On Thu, 17 Jan 2002, N Ghani wrote:
Can anyone help me with the following final coalgebra questions
1. Let X be a fixed Set. What is the final coalgebra of the functor [X,_]:Set -> Set. If you wish to make X finite then that's fine by me.
For any functor T on any category with an initial object 0, T0 = 0 implies that 0 is the initial T-algebra. In this case, [X,1] = 1 implies that 1 is the final coalgebra. Not very interesting.
2. Consider the functor [[_,2],2]:Set -> Set. This functor doesnt have a final coalgebra for cardinality reasons. However one may define a finitary variant of this functor as follows:
First let TX = [[X,2],2] if X is finitely presentable. Thus T:Set_fp -> Set is a functor from the full subcategory of fintely presentable objects of Set into Set. Next define T' to be the left Kan extension of T along the inclusion Set_fp -> Set. In other words T'X is the filtered colimit of all the TX_0 where X_0 is a finitely presentable subobject of X
Now, T' is clearly finitary and from general nonsense we know that it has a final coalgebra.
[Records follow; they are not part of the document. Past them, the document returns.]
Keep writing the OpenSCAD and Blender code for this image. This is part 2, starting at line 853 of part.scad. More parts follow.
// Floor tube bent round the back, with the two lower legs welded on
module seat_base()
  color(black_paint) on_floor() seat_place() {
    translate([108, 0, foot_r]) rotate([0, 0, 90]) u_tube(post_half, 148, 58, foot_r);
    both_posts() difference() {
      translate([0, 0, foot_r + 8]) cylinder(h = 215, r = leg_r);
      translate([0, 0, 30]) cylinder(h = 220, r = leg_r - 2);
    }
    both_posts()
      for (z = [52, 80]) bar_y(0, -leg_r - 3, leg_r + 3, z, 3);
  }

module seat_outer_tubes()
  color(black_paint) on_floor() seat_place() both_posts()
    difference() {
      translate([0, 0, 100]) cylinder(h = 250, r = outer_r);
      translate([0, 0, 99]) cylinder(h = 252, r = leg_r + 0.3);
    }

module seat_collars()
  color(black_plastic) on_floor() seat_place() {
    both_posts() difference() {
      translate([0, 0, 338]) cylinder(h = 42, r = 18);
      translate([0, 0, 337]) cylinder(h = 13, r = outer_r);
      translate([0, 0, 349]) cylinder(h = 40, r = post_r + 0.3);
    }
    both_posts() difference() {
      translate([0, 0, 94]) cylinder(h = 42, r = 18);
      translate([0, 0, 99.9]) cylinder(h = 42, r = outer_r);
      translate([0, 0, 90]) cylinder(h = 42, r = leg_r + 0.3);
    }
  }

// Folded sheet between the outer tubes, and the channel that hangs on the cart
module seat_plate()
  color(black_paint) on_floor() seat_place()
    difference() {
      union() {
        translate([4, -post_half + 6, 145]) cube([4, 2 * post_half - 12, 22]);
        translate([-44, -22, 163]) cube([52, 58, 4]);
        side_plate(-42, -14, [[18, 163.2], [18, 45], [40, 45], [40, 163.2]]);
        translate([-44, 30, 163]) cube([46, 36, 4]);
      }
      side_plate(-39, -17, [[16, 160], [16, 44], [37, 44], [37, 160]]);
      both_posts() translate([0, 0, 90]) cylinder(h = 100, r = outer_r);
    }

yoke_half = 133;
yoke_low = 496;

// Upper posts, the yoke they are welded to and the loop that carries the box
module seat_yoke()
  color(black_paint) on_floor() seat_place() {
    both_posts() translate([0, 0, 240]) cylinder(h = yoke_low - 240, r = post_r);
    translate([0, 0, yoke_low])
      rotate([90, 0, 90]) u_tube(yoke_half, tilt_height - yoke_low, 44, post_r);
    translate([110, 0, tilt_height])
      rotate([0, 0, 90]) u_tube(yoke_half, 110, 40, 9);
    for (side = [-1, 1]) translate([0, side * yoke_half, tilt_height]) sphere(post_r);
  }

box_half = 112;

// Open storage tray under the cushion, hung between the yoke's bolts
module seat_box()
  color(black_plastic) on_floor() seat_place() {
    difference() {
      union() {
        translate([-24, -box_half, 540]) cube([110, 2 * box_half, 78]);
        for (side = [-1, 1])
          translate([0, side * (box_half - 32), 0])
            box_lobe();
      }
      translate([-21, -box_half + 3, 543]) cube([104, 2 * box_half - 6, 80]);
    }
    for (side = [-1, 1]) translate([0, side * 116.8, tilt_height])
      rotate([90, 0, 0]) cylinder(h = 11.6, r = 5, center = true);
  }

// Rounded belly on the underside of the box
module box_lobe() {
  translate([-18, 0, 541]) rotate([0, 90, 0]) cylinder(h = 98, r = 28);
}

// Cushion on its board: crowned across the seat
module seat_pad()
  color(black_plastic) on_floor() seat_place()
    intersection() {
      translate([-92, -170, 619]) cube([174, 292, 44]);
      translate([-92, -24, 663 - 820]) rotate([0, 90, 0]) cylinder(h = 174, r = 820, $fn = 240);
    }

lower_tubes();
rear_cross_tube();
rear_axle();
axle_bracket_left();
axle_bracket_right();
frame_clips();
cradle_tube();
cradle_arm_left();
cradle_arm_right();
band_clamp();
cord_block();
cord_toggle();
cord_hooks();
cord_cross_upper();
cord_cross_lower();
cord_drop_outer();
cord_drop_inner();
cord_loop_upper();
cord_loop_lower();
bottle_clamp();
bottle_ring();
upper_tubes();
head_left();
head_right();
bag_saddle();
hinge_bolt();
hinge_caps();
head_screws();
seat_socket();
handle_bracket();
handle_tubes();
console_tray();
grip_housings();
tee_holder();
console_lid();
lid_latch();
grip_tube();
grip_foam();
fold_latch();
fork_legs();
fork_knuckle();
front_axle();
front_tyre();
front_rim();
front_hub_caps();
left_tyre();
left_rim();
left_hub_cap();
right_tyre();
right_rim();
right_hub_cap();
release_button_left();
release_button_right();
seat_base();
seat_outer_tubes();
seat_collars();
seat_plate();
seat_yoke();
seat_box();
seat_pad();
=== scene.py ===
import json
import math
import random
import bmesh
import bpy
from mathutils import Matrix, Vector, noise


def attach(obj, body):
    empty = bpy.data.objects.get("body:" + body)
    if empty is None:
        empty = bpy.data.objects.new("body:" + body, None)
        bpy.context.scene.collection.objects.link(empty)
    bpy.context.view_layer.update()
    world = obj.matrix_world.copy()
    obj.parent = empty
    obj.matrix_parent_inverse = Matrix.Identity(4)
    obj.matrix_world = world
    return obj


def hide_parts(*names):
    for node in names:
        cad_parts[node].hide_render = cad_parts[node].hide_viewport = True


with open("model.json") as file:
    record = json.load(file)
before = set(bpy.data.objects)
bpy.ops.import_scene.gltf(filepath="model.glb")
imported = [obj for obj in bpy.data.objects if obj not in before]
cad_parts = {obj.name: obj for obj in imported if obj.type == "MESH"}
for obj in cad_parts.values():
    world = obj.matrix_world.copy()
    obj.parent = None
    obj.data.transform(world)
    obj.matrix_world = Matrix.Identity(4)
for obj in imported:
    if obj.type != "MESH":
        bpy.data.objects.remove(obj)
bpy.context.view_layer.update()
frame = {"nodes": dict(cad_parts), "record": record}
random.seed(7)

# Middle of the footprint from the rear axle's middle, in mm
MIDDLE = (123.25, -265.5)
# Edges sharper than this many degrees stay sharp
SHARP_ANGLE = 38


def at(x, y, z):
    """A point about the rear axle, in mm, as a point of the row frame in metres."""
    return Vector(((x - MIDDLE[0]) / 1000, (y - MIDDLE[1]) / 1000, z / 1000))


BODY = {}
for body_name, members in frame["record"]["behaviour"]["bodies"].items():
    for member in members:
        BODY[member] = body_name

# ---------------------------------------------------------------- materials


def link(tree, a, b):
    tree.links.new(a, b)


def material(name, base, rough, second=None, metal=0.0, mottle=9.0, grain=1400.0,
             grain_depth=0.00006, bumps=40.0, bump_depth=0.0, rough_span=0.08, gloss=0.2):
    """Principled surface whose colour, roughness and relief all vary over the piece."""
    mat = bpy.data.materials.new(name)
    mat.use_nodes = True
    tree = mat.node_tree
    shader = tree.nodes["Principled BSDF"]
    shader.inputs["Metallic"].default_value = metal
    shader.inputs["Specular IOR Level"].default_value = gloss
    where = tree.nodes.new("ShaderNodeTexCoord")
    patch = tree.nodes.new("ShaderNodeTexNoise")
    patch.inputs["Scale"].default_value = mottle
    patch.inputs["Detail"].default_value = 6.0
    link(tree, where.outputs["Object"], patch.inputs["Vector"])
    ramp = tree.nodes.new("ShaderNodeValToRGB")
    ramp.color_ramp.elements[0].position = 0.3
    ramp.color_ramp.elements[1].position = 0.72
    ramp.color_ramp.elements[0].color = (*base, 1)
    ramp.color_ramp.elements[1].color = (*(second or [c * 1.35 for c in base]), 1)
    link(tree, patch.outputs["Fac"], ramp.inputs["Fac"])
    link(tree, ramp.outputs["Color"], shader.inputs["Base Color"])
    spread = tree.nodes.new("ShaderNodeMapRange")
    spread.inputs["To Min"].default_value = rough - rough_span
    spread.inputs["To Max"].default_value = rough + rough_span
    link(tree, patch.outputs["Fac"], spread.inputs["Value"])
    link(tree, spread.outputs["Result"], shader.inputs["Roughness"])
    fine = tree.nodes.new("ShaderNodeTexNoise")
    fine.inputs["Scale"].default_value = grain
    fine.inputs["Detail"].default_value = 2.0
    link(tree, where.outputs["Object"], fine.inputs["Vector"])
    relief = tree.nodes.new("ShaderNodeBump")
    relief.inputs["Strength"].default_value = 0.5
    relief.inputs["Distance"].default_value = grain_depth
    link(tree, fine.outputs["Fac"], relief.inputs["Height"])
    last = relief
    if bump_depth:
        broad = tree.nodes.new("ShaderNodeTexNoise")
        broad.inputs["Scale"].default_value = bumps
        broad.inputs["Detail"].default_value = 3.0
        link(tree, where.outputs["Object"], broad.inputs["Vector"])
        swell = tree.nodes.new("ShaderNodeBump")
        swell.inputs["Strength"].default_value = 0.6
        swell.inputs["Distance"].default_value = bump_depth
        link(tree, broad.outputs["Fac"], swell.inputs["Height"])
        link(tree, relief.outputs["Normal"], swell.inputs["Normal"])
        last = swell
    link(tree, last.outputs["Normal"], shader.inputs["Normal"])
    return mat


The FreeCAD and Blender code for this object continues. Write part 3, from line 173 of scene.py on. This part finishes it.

But what is it concretely?
Unless I am missing something, a finitely presented (or finitely generated) set is just finite. Now the functor 2^{2^-} is the free complete atomic boolean algebra triple (or rather the functor part thereof). The best way to see this is that 2^- is adjoint to itself on the right and tripleable so that the category of algebras is Set^op. The same argument for finite sets gives free boolean algebras and the colimit extension to all sets gives the same since the theory is finitary. The functor T' produces finite sets of finite subsets. Although not related to Neil's question, it is interesting to point out that the duality between finite sets and finite boolean algebras extends to a duality between the limit completion of one and the colimit completion of the other. Applied in one way this gives Stone duality between boolean algebras and profinite sets (i.e. Stone spaces) and the other way gives the duality between sets and profinite boolean algebras, which is complete atomic boolean algebras.